We have to face up to the ugly fact that the American South has taken a very long time to recognize the humanity of all black people. And that when the Klan manifests itself in any way, the reservoir that is underneath white southerners is often that brutalization of African Americans. The enduring impact of the Ku Klux Klan
is that it delayed the true promise of being America. That it kept the American South from truly joining the rest of the nation in a manner and a fashion that would have given it true equality. And in that way, it harmed not just the region,
but it harmed the rest of the nation as well. I think there's just too much history wrapped around the Klan. The Invisible Empire, Knight Riders are sexy and appealing to certain kinds of people. So I think that probably for the foreseeable future we will have little Klan groups around the United States and elsewhere.
I've traveled all over the world. I've never been to a country that didn't have a race problem. I don't think the Klan will ever die. I just think at this point it's a joke. All these groups are morphing and diminishing. Are they necessarily going to disappear totally? No, I always believe in the 95%. But what we don't have anymore is the South the Klan really wanted to defend. It's going away.

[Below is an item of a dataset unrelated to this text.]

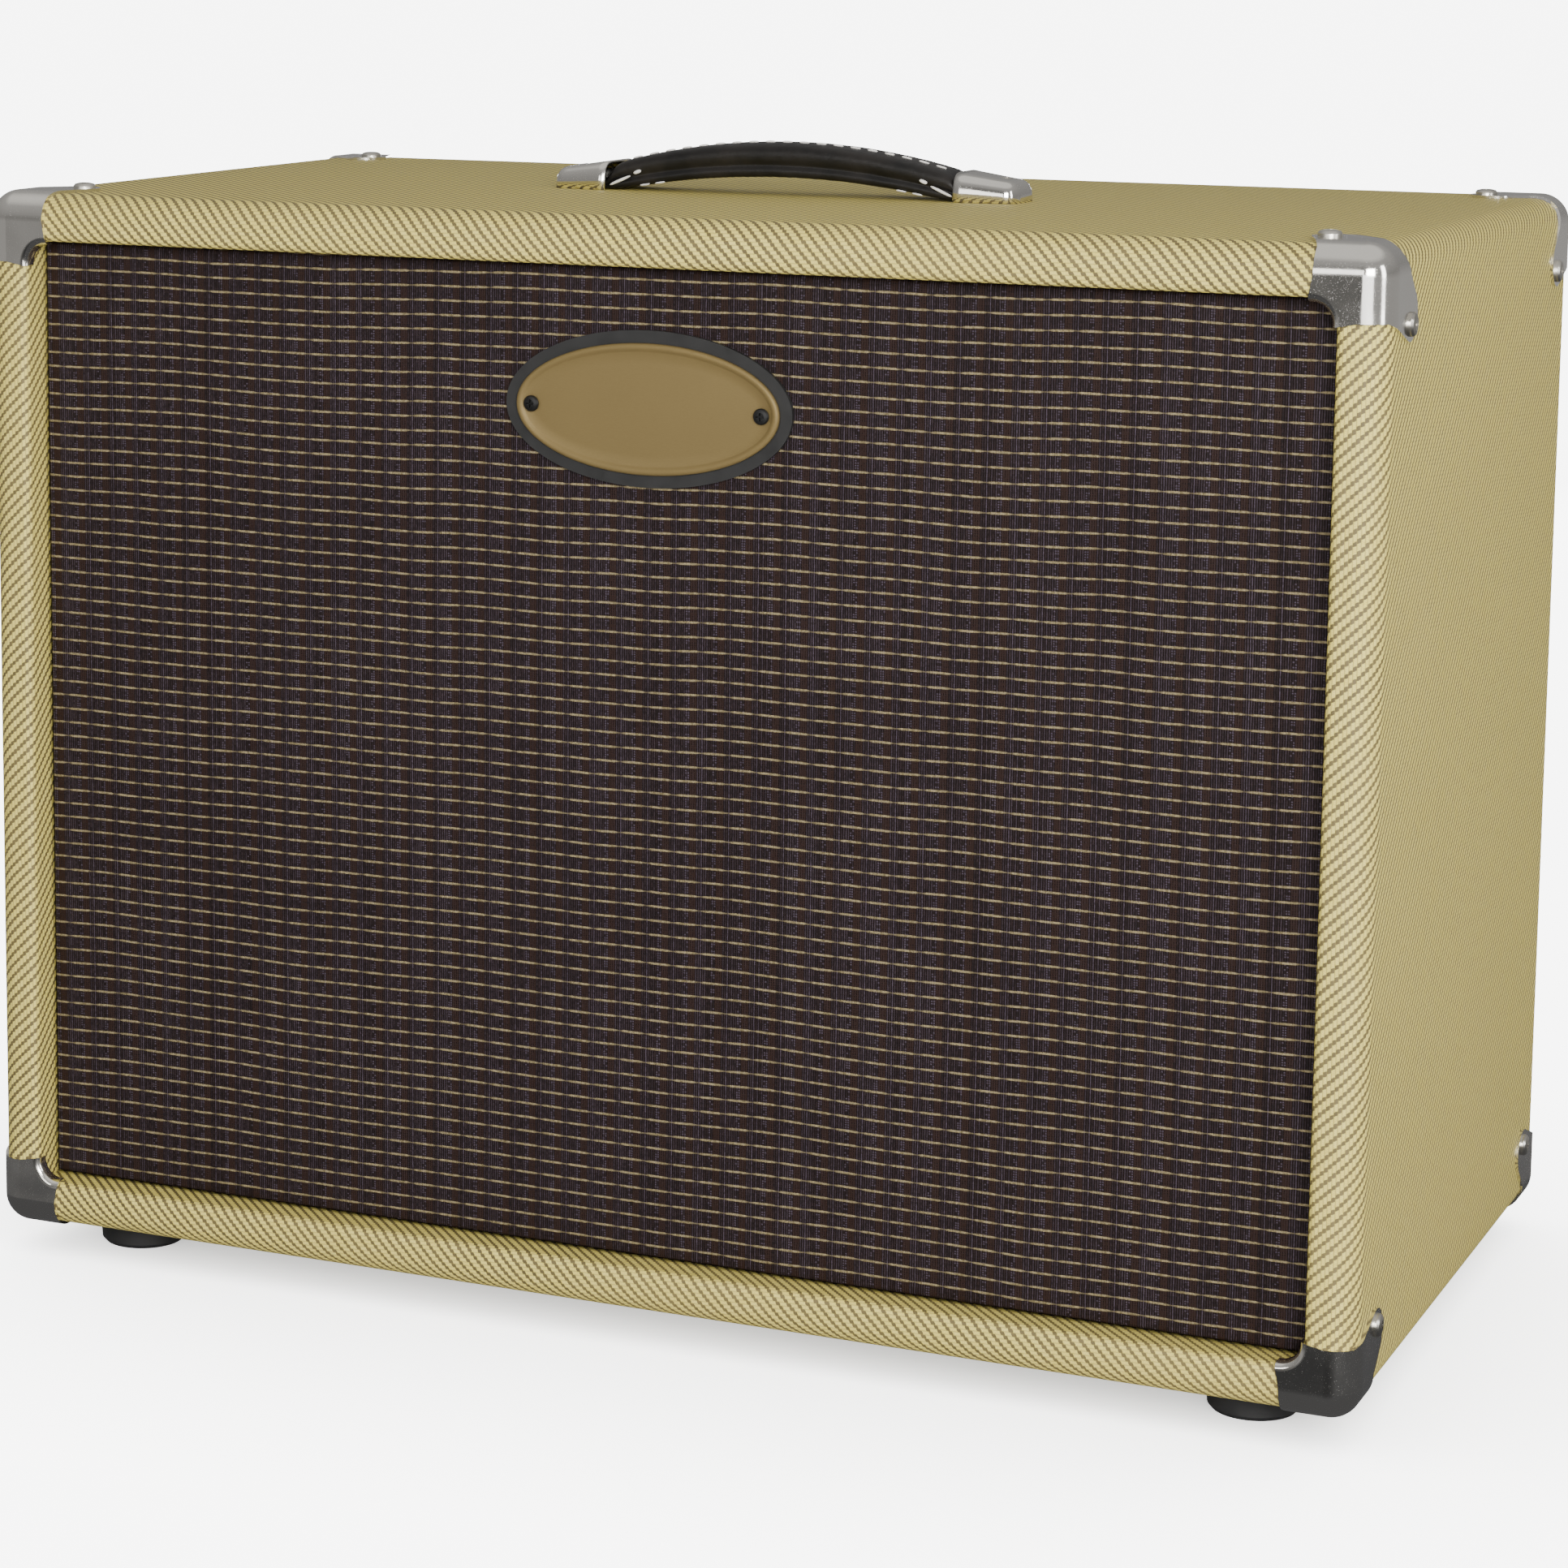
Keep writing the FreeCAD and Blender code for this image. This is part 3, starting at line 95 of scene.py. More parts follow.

The KKK has a dark and violent history, but its actual membership is now a small fraction of what it was a century or more ago. Its current members rail against a perceived marginalization of their way of life, and against migrants and a lack of resources for who they see as true white Americans. They threaten that a war is coming where white Americans will take their country back.
But today, in this fast-moving, technology-driven and multicultural world, their old-fashioned and racist views seem wretchedly outdated and out of touch.